2                    Responsiveness

a.       Needs of community

b.      Needs of market – local and global

c.       Needs of citizens

d.      More important than actual structure of governance ie democracy, aristocracy, dictatorship

e.       Speed, distinctive, courteous

Example, Debra Bristow, Mooloolaba primary school but structures of school is still standardized, the infrastructure is not there.

3                    Anticipatory

a.       Changing needs of citizen, community, market

b.      Novel planning methodologies – scenarios (divergence), emerging issues analysis (leading indicators of change, short and long term) and causal layered analysis – changes in litany, system, worldview and myth

c.       Using multiple media – web, tv, festivals – for deepening democracy.

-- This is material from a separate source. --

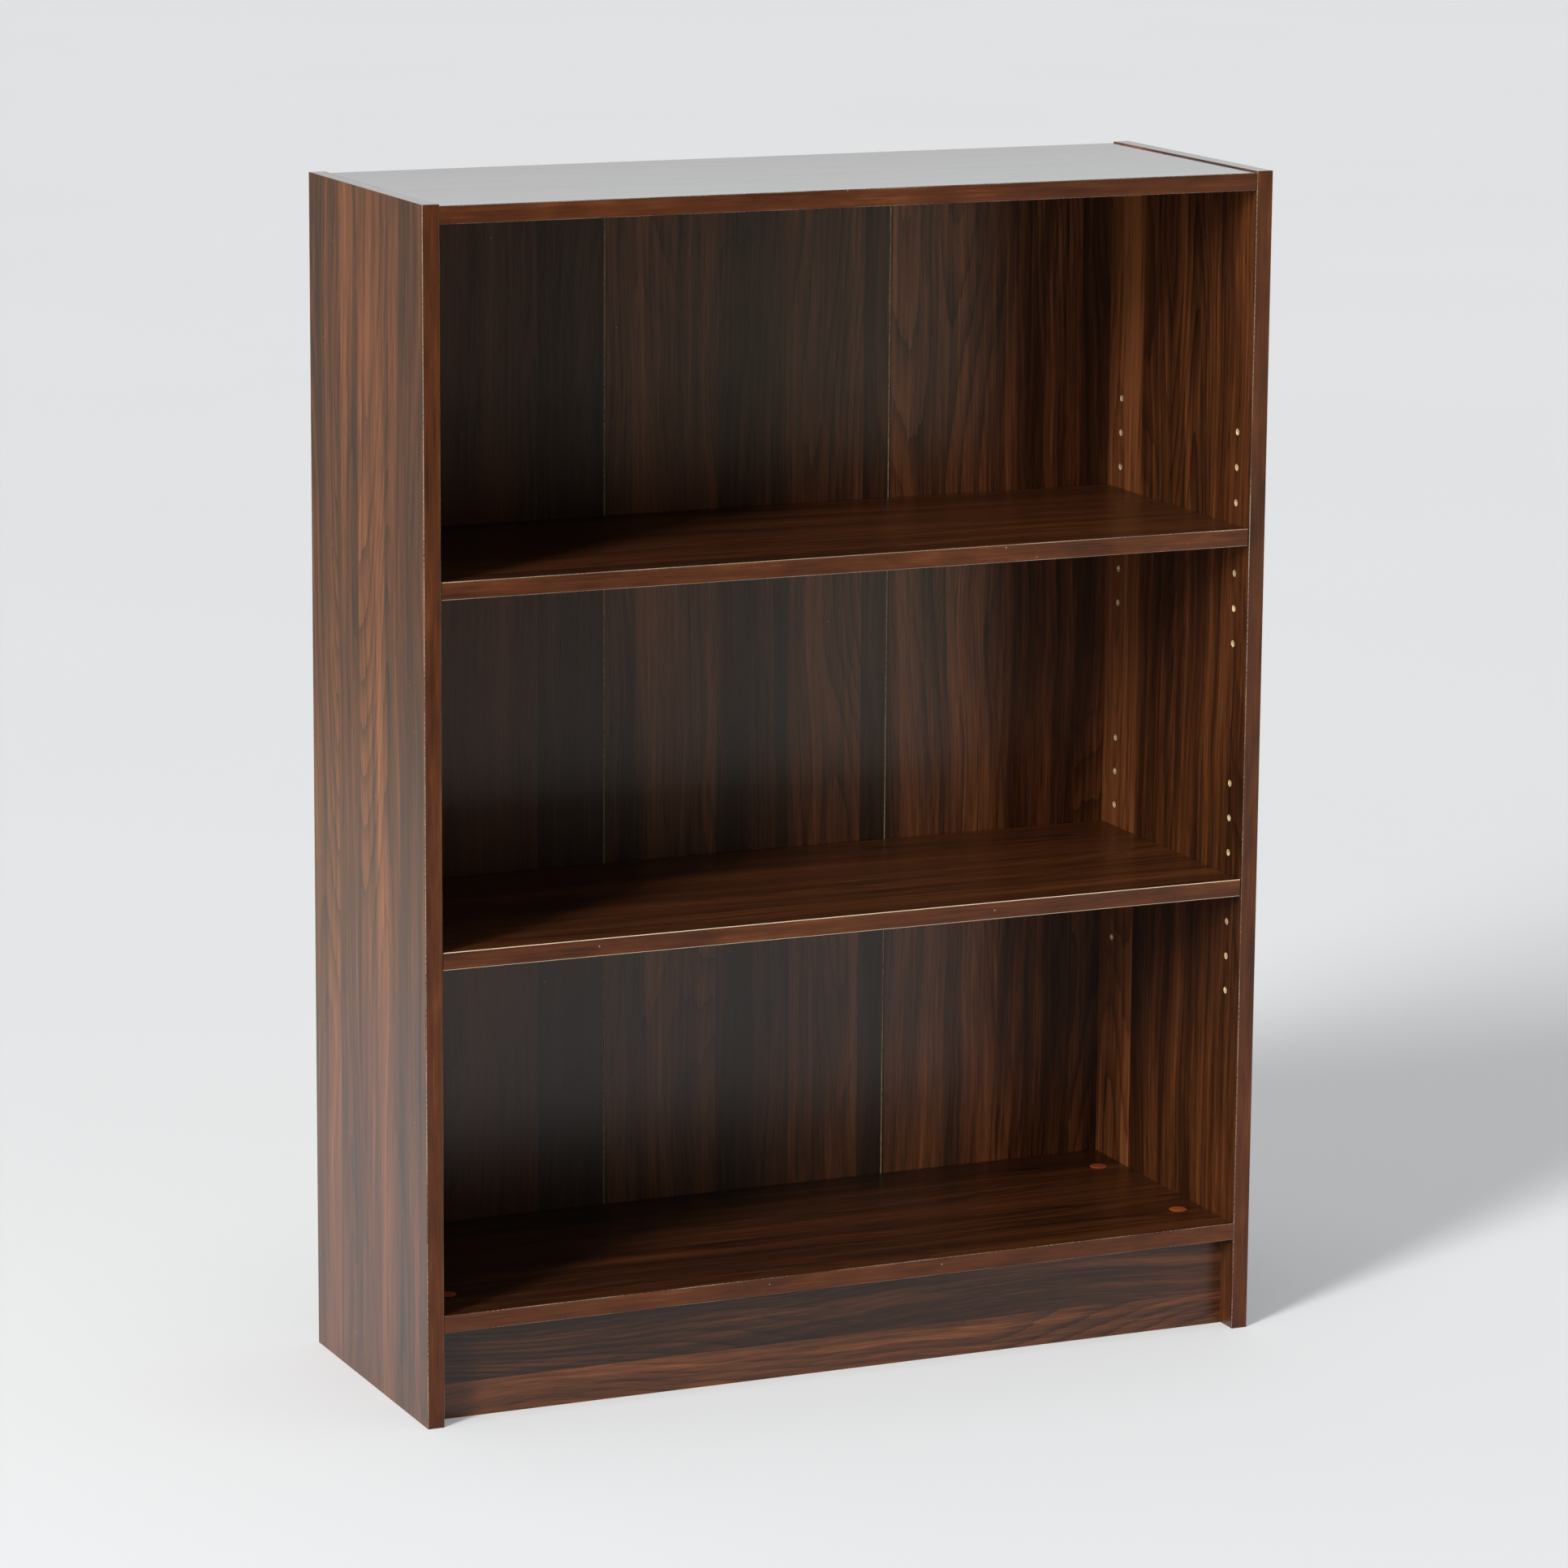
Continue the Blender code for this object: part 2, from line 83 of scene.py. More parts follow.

d.      Iterative process of opinions plus expert knowledge leading to community guidance

4                    Innovativeness

a.       Questioning the product

b.      Questioning past, present and future

c.       Creative destructive

d.      Action learning – learning from doing and reflecting

e.       Out of box – learning hats – white (logical positive); black (logical negative); green (grow the idea); blue (authority); red (passion); and orange (spiritual – synthesis) plus hat for specific function.

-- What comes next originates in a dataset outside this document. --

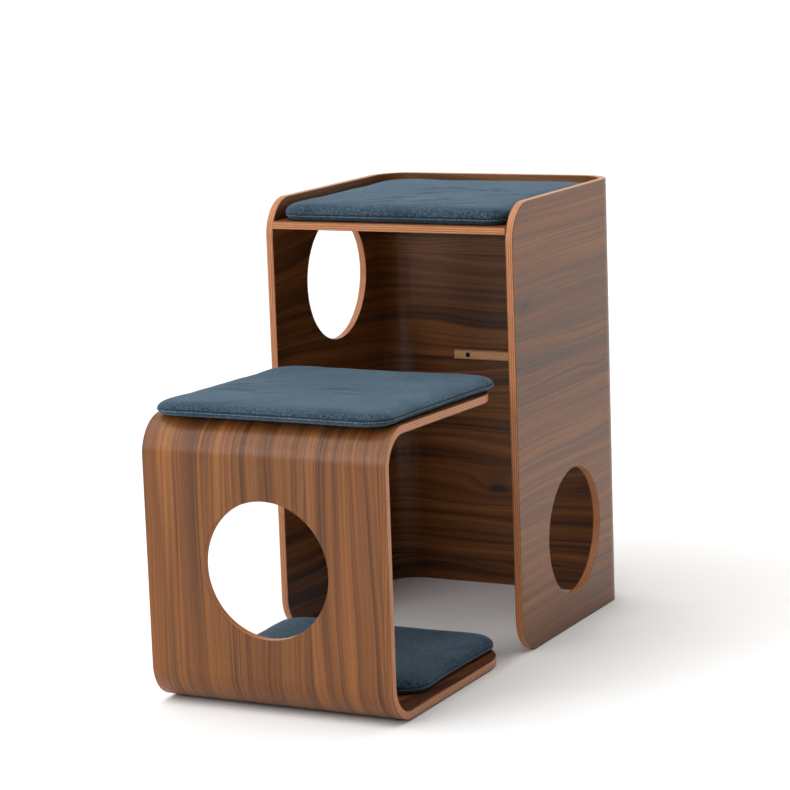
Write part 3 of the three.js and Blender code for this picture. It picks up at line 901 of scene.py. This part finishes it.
def line_mesh(points, closed):
    """A mesh of points joined in order."""
    line = bpy.data.meshes.new("line")
    count = len(points)
    edges = [(i, (i + 1) % count) for i in range(count if closed else count - 1)]
    line.from_pydata(points, edges, [])
    return line


def stitch_row():
    """Node tree that lays stitches end to end, with small gaps, along a sewn line."""
    tree, given = new_tree(
        "stitch_row",
        ("Line", "Geometry"),
        ("Pitch", "Float"),
        ("Stitch length", "Float"),
        ("Thread radius", "Float"),
        ("Thread", "Material"),
    )
    line = given["Line"]
    sewn = line.node("GeometryNodeMeshToCurve", None, {"Mesh": line})
    spacing = {"Curve": sewn, "Length": given["Pitch"]}
    marks = sewn.node("GeometryNodeResampleCurve", {"mode": "LENGTH"}, spacing)
    stitch = line.node("GeometryNodeMeshUVSphere", None, {"Segments": 6, "Rings": 5, "Radius": 1.0})
    run = line.node("GeometryNodeInputTangent")
    turned = run.node("FunctionNodeAlignRotationToVector", {"axis": "X"}, {"Vector": run})
    half, thread = given["Stitch length"] * 0.5, given["Thread radius"]
    laid = {"Instance": stitch, "Rotation": turned, "Scale": half.vector(half, thread, thread)}
    put = marks.node("GeometryNodeInstanceOnPoints", None, {"Points": marks, **laid})
    return close_tree(tree, put, given["Thread"])


STITCHES = stitch_row()
THREAD = spun_thread()
WOOL = wool_cloth()


def sew_cushion(name, body, corner, rim, crown, folds, tilt=0.0):
    """Makes one cushion where its CAD cover is, tilted about X: the swollen cover with its seam, and
    the row of topstitches. Gives the line that the zip follows, and where the cushion stands."""
    low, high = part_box(name + "_cover")
    width = high.x - low.x
    depth = (high.y - low.y - CUSHION * abs(math.sin(tilt))) / math.cos(tilt)
    turned = Matrix.Translation((low + high) / 2) @ Matrix.Rotation(tilt, 4, "X")
    stand = turned @ Matrix.Translation((0, 0, -CUSHION / 2))

    cushion = bpy.data.objects.new(name, foam_block(width, depth, corner, rim))
    scene.collection.objects.link(cushion)
    cells = cushion.modifiers.new("cells", "REMESH")
    cells.mode = "VOXEL"
    cells.voxel_size = LOOM
    settled(cushion)
    swell(cushion)
    dress(cushion.data, width, depth, crown, folds)
    finer = cushion.modifiers.new("finer", "SUBSURF")
    finer.levels = finer.render_levels = 1
    settled(cushion)
    stitch_line, zip_line = seamed(cushion.data)
    loft = cushion.data.attributes.new("loft", "FLOAT", "POINT")
    for vert in cushion.data.vertices:
        loft.data[vert.index].value = vert.co.z
    cushion.data.transform(stand)
    cushion.data.materials.append(WOOL)
    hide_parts(name + "_cover", name + "_foam")
    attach(cushion, body)

    row = run_tree(
        name + "_topstitch",
        line_mesh(stitch_line, closed=True),
        STITCHES,
        stand,
        pitch=STITCH_PITCH,
        stitch_length=STITCH_LENGTH,
        thread_radius=THREAD_RADIUS,
        thread=THREAD,
    )
    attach(row, body)
    return zip_line, stand


TRAY_CORNER, STEP_CORNER = 0.040, 0.045
shelf_line = sew_cushion(
    "shelf_cushion",
    "shelf_cushion",
    TRAY_CORNER,
    rim=0.0235,
    crown=0.0022,
    folds=slack_folds(seed=4, count=16, spot=(0.03, -0.06), spread=0.10),
)
top_line = sew_cushion(
    "step_top_cushion",
    "step_top_cushion",
    STEP_CORNER,
    rim=0.0180,
    crown=0.0008,
    folds=slack_folds(seed=7, count=6, spot=(-0.02, 0.0), spread=0.12),
    tilt=-TOP_DROOP,
)
lower_line = sew_cushion(
    "step_lower_cushion",
    "step_lower_cushion",
    STEP_CORNER,
    rim=0.0190,
    crown=0.0010,
    folds=slack_folds(seed=9, count=5, spot=(0.0, 0.0), spread=0.10),
)

# ---- Zips --------------------------------------------------------------------------------------
# A nylon coil zip in the rear side of each cover: a woven tape, its coil as a row of fine teeth, and
# a moulded slider with its pull at one end. It is all dyed dark like the cloth.

TAPE_WIDTH = 0.0085
TAPE_THICKNESS = 0.0007
COIL_PITCH = 0.0016
TAPE_RIBS = 5200.0       # turn of the ribs' wave up a metre
TOOTH_LENGTH = 0.0034
ZIP_PROUD = 0.0004
SLIDER = Vector((0.0085, 0.0024, 0.0056))
SLIDER_EASE = 0.0007
PULL = Vector((0.0180, 0.0010, 0.0038))
PULL_EASE = 0.0004
SLIDER_PLACE = Vector((-0.0040, 0.0012, 0.0))      # from the end of the tape
PULL_PLACE = Vector((-0.0120, 0.0014, 0.0))        # from the slider
NYLON_DARK = (0.018, 0.030, 0.045)
NYLON_LIGHT = (0.045, 0.065, 0.090)


def nylon():
    """Dyed nylon with the tape's fine ribs."""
    material, place, feed = finish("dyed_nylon", specular_ior_level=0.45)
    height = place.part(2)
    rib = height.math("SINE", height * TAPE_RIBS) * 0.5 + 0.5
    speck = place.scaled(900.0).cloud(2.0, 0.6)
    colour = (rib * 0.5 + speck * 0.5).colours((0.25, NYLON_DARK), (0.8, NYLON_LIGHT))
    feed(base_color=colour, roughness=0.45 + rib * 0.25, normal=rib.bump(0.0002, 0.5))
    return material


def coil_row():
    """Node tree that lays teeth across a line at an even pitch."""
    tree, given = new_tree(
        "coil_row",
        ("Line", "Geometry"),
        ("Pitch", "Float"),
        ("Tooth length", "Float"),
        ("Nylon", "Material"),
    )
    line = given["Line"]
    run = line.node("GeometryNodeMeshToCurve", None, {"Mesh": line})
    pitch, length = given["Pitch"], given["Tooth length"]
    marks = run.node("GeometryNodeResampleCurve", {"mode": "LENGTH"}, {"Curve": run, "Length": pitch})
    tooth = line.node("GeometryNodeMeshUVSphere", None, {"Segments": 6, "Rings": 4, "Radius": 1.0})
    teeth = {"Instance": tooth, "Scale": pitch.vector(pitch * 0.42, pitch * 0.55, length * 0.5)}
    put = marks.node("GeometryNodeInstanceOnPoints", None, {"Points": marks, **teeth})
    return close_tree(tree, put, given["Nylon"])


def add_box(form, middle, size, bevel):
    """Adds a rounded block to a form."""
    made = bmesh.ops.create_cube(form, size=1.0, matrix=Matrix.LocRotScale(middle, None, size))
    edges = {edge for vert in made["verts"] for edge in vert.link_edges}
    bmesh.ops.bevel(form, geom=list(edges), offset=bevel, segments=3, profile=0.5, affect="EDGES")


def zip_tape(line):
    """The tape along a line at the rear of a cushion, with the slider at its end."""
    form = bmesh.new()
    section = [
        Vector((0, proud * TAPE_THICKNESS, side * TAPE_WIDTH / 2))
        for side, proud in ((-1, 0), (-1, 1), (1, 1), (1, 0))
    ]
    rows = [[form.verts.new(point + corner) for corner in section] for point in line]
    for a, b in zip(rows, rows[1:]):
        for i in range(4):
            j = (i + 1) % 4
            form.faces.new((a[i], a[j], b[j], b[i]))
    form.faces.new(rows[0])
    form.faces.new(list(reversed(rows[-1])))
    slider = line[-1] + SLIDER_PLACE
    add_box(form, slider, SLIDER, SLIDER_EASE)
    add_box(form, slider + PULL_PLACE, PULL, PULL_EASE)
    bmesh.ops.recalc_face_normals(form, faces=form.faces)
    mesh = bpy.data.meshes.new("zip_tape")
    form.to_mesh(mesh)
    form.free()
    return mesh


COIL = coil_row()
NYLON = nylon()
zip_places = {"shelf_cushion": shelf_line, "step_top_cushion": top_line, "step_lower_cushion": lower_line}
for name, (loop, stand) in zip_places.items():
    low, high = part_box(name + "_zip")
    half = (high.x - low.x) / 2
    rear = [point for point in loop if point.y > 0 and abs(point.x) < half]
    line = [point + Y * ZIP_PROUD for point in sorted(rear, key=lambda point: point.x)]
    tape_mesh = zip_tape(line)
    tape_mesh.transform(stand)
    tape_mesh.materials.append(NYLON)
    tape = bpy.data.objects.new(name + "_zip_tape", tape_mesh)
    scene.collection.objects.link(tape)
    coil_line = [point + Y * TAPE_THICKNESS for point in line]
    coil = run_tree(
        name + "_zip_coil",
        line_mesh(coil_line, closed=False),
        COIL,
        stand,
        pitch=COIL_PITCH,
        tooth_length=TOOTH_LENGTH,
        nylon=NYLON,
    )
    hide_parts(name + "_zip")
    for piece in (tape, coil):
        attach(piece, name)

5                    Leadership plus experts plus participatory

a.       Experts bring critical edge, knowledge

b.      People bring community concerns, new ideas, solutions

c.       Inclusion of others – individuals then ways of knowing

d.      Leaders can give direction, vision, create context

Beattie – smart state.

6                    Learning plus healing

a.       Learning to learn

b.      Life long learning

c.       Learning communities

d.      Smartness in all futures

e.       Triple bottom line – people, planet and prosperity

f.        Healing self, other, environment and planet

Example, Biology professor complaining about lack of understanding of species categories versus pokemon.

7                    Microvita

a.       Reality spiritual and material

b.      Reality living – symbiotic – community as living organism.

c.       Change through technology, society plus unconscious, collective vision

d.      Evolution can be ethical, with direction

People visit Gaudi in Barcelona because they can’t see it anywhere else? What do we have that is distinctive? How can we embed learning and healing as well as the other points in everything we do ?

What is our vision for the Coast in 2012?